The 02j box is just fine and many have done it with good sucess. I wanted the Polo box just because it was a bolt in. But either way youre going to love the feel. My mk4 shifting was tons better than my mk3.:thumbup:


----------



## fabil (Sep 8, 2008)

hi folks

why not to use all itens from Polo ? shift box, cables, etc.?

I have a 91 auto Corrado and I will to convert to manual, Its possible to use all parts from Polo 9N ? here in Brazil have a lot of they, but Polo 6N not very ...

regars


----------



## Low.2.Slow (Dec 31, 2012)

A MUST for any car with an 02A. Cheap and made very easy with this thread :thumbup:


----------



## GEE-BEE RACING (Apr 12, 2014)

*Shift cables*

O2A AND O2J use the same shift cables

GB


----------



## WorrGame13 (Oct 1, 2010)

Just did this on a mk3 GTI, it's pretty much the same.

With the exception of the O2A box having a bracket attached to the front so there are no brackets to cut off in the tunnel. Which, also means there are three attachment points, all from inside the car.

Shifts great, I also installed the Diesel Geek Sigma 5 short shifter and I love this setup. There's no slop like with O2A's, a lot more positive engagement, and a heck of a lot smoother.

If this has already been stated, sorry for repeating information.


----------



## VWBruce (Jul 20, 2012)

Been watching this forever Lol. Just got a notification for it on Tapatalk.
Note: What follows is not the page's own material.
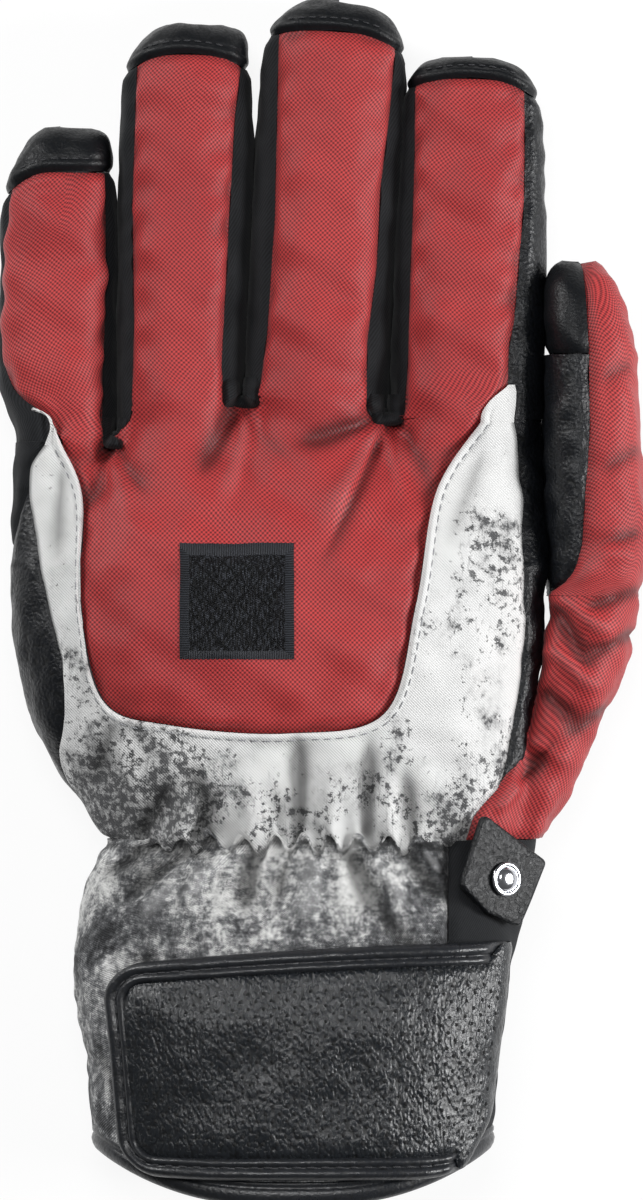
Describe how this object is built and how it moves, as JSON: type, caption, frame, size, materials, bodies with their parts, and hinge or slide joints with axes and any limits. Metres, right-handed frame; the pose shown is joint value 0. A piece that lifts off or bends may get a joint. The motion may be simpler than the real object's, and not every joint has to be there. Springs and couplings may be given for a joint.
{
  "type": "ski glove",
  "caption": "Five-finger insulated ski glove for the left hand, with leather palm and caps, a wrist strap over the cuff and a snap tab.",
  "frame": {"origin": "centre of the glove's footprint, on the surface that it lies on, palm down", "axes": "+X to the thumb side, +Y to the fingertips, +Z out of the back of the hand"},
  "size_m": [0.1544, 0.2879, 0.0574],
  "materials": {
    "red_oxford": "woven oxford face fabric, matt",
    "white_print": "pale stretch fabric with a worn dark print",
    "grey_print": "grey stretch fabric with a worn pale print",
    "leather": "pebbled goat leather, satin",
    "perforated_leather": "long-grained leather with fine perforations",
    "softshell": "black twill softshell",
    "lining": "brushed fleece lining",
    "elastic": "woven elastic",
    "embroidery": "satin-stitched thread",
    "hook_and_loop": "hook-and-loop tape",
    "snap_metal": "polished plated brass"
  },
  "bodies": {
    "hand": {"back_panel": "red_oxford", "back_yoke": "white_print", "little_side_panel": "softshell", "heel_patch": "leather", "index_side_strip": "leather", "palm_panel": "leather", "thumb_base_panel": "red_oxford", "thumb_base_palm": "leather", "little_ring_gusset": "softshell", "ring_middle_gusset": "softshell", "middle_index_gusset": "softshell", "hand_liner": "lining", "thumb_base_liner": "lining", "wrist_elastic": "elastic", "emblem_patch": "embroidery", "cuff_back": "grey_print", "cuff_gusset": "softshell", "cuff_palm": "softshell", "cuff_liner": "lining", "hem_binding": "leather", "loop_patch": "hook_and_loop", "snap_stud": "snap_metal"},
    "little_finger": {"little_back": "red_oxford", "little_palm": "leather", "little_wall_inner": "softshell", "little_wall_outer": "softshell", "little_cap": "leather", "little_liner": "lining"},
    "ring_finger": {"ring_back": "red_oxford", "ring_palm": "leather", "ring_wall_inner": "softshell", "ring_wall_outer": "softshell", "ring_cap": "leather", "ring_liner": "lining"},
    "middle_finger": {"middle_back": "red_oxford", "middle_palm": "leather", "middle_wall_inner": "softshell", "middle_wall_outer": "softshell", "middle_cap": "leather", "middle_liner": "lining"},
    "index_finger": {"index_back": "red_oxford", "index_palm": "leather", "index_wall_inner": "leather", "index_wall_outer": "softshell", "index_cap": "leather", "index_liner": "lining"},
    "thumb": {"thumb_back": "red_oxford", "thumb_palm": "leather", "thumb_cap": "leather", "thumb_liner": "lining"},
    "strap": {"strap_panel": "perforated_leather", "strap_welt": "leather", "hook_patch": "hook_and_loop"},
    "snap_flap": {"snap_tab": "leather", "snap_cap": "snap_metal", "snap_socket": "snap_metal"}
  },
  "joints": [
    {"name": "little_knuckle", "type": "hinge", "parent": "hand", "child": "little_finger", "pos_m": [-0.0637, 0.0514, 0.014], "axis": [-0.9999, 0.014, 0], "range_deg": [0, 70], "stiffness_Nm_per_rad": 0.06},
    {"name": "ring_knuckle", "type": "hinge", "parent": "hand", "child": "ring_finger", "pos_m": [-0.0335, 0.0616, 0.014], "axis": [-0.9998, 0.0175, 0], "range_deg": [0, 70], "stiffness_Nm_per_rad": 0.06},
    {"name": "middle_knuckle", "type": "hinge", "parent": "hand", "child": "middle_finger", "pos_m": [-0.0012, 0.0616, 0.014], "axis": [-0.9978, 0.0663, 0], "range_deg": [0, 70], "stiffness_Nm_per_rad": 0.06},
    {"name": "index_knuckle", "type": "hinge", "parent": "hand", "child": "index_finger", "pos_m": [0.0352, 0.057, 0.014], "axis": [-0.9999, 0.014, 0], "range_deg": [0, 70], "stiffness_Nm_per_rad": 0.06},
    {"name": "thumb_spread", "type": "hinge", "parent": "hand", "child": "thumb", "pos_m": [0.0661, 0.012, 0.019], "axis": [0, 0, -1], "range_deg": [0, 35], "stiffness_Nm_per_rad": 0.05},
    {"name": "strap_lift", "type": "hinge", "parent": "hand", "child": "strap", "pos_m": [0.04335, -0.11, 0.03634], "axis": [0.1146, 0.9928, -0.036], "range_deg": [0, 140]},
    {"name": "snap_tab_lift", "type": "hinge", "parent": "hand", "child": "snap_flap", "pos_m": [0.05027, -0.07062, 0.03419], "axis": [0.3748, 0.8944, -0.244], "range_deg": [0, 100]}
  ]
}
If you have installation pics or videos it would be much appreciated.


----------



## cshevlin (Oct 20, 2002)

Would like to do this since I have all the parts but the post is so old the pictures don't work anymore. Can someone point me in the right direction? TY


----------



## Wompa (Oct 30, 2009)

I have driven with this now a couple of months...

Is it normal that its quite hard to change gear? Its feels tight as a drum but its not as easy as in my Golf 4 GTi...

I have adjusted it and it works in all gears...
Can it be the alignment of the cables that makes it harder?


----------



## TonySkate (Nov 16, 2012)

Wompa said:


> I have driven with this now a couple of months...
> 
> Is it normal that its quite hard to change gear? Its feels tight as a drum but its not as easy as in my Golf 4 GTi...
> 
> ...


I think it is an adjustment issue.... dieselgeek made a video about how to adjust, it look easy but I am not sure how easy it is... you can find the video on youtube


----------



## Elvir2 (Nov 19, 2007)

Hello,

I need some help. I got a 97 VR6 in my caddy. I went to a local pull apart and pulled a shift tower from a later model MK4. I noticed that the rod on the shift tower is same length as my original but is slotted. Is this something to be concerned about? I could not get it to work. Do I need to get the receiver at the bottom of tranny as well, or should I look for an earlier MK4 shift tower?


Elvir


----------



## WorrGame13 (Oct 1, 2010)

You'll probably need the piece on the bottom of the transmission if the shift tower doesn't easily go into place. I was lucky on my GTI and didn't have to replace mine.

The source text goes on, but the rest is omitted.